Objective
Can you pull out each line of the data below that includes the word "materials"?

[Begin Dataset section]

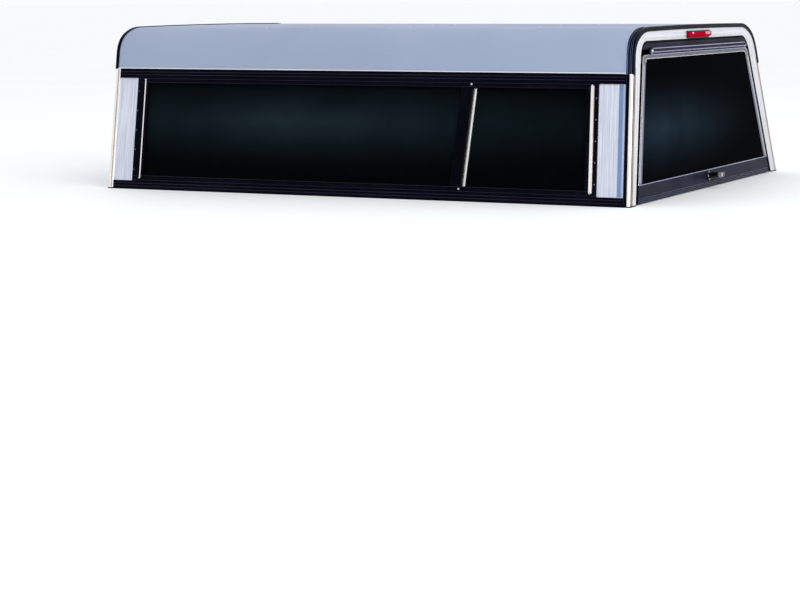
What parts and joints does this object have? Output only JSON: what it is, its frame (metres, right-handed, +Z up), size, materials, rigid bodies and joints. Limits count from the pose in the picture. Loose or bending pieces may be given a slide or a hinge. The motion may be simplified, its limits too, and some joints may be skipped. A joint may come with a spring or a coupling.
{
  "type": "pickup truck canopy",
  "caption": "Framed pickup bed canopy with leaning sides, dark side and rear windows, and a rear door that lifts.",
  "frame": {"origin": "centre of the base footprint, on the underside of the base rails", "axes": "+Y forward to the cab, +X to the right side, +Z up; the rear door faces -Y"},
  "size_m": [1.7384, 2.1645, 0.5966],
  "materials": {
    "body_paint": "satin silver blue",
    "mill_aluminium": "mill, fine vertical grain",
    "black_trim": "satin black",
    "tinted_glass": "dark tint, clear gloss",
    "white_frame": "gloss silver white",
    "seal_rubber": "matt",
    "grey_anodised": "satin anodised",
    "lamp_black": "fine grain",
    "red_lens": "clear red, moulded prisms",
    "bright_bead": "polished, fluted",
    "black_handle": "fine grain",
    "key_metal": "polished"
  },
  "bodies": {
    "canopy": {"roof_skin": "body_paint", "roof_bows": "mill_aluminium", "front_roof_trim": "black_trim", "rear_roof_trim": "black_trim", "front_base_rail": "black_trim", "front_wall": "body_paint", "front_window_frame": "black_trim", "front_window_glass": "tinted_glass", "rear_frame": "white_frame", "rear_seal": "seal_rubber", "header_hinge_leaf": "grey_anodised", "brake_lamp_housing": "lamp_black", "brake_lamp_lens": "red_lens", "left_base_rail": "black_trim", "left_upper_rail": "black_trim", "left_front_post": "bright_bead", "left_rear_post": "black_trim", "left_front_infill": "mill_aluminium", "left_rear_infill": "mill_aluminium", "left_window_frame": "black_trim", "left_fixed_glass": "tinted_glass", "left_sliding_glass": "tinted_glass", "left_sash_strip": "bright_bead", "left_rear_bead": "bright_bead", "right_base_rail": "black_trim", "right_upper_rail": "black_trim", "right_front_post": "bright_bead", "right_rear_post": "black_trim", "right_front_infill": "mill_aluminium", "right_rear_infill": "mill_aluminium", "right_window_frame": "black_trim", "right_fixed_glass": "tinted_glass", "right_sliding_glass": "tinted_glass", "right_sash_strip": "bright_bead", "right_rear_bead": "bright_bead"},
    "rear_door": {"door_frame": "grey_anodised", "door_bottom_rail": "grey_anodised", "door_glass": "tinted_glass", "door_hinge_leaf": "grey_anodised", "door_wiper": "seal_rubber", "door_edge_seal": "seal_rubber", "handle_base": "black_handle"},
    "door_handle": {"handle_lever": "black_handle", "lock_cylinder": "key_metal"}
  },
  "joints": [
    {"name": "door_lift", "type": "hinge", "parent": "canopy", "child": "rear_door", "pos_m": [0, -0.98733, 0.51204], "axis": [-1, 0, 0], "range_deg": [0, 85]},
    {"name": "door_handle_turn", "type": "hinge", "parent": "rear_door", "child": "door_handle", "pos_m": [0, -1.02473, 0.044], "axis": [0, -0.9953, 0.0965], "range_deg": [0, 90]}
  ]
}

[End Dataset section]

Finished task
What parts and joints does this object have? Output only JSON: what it is, its frame (metres, right-handed, +Z up), size, materials, rigid bodies and joints. Limits count from the pose in the picture. Loose or bending pieces may be given a slide or a hinge. The motion may be simplified, its limits too, and some joints may be skipped. A joint may come with a spring or a coupling.
  "materials": {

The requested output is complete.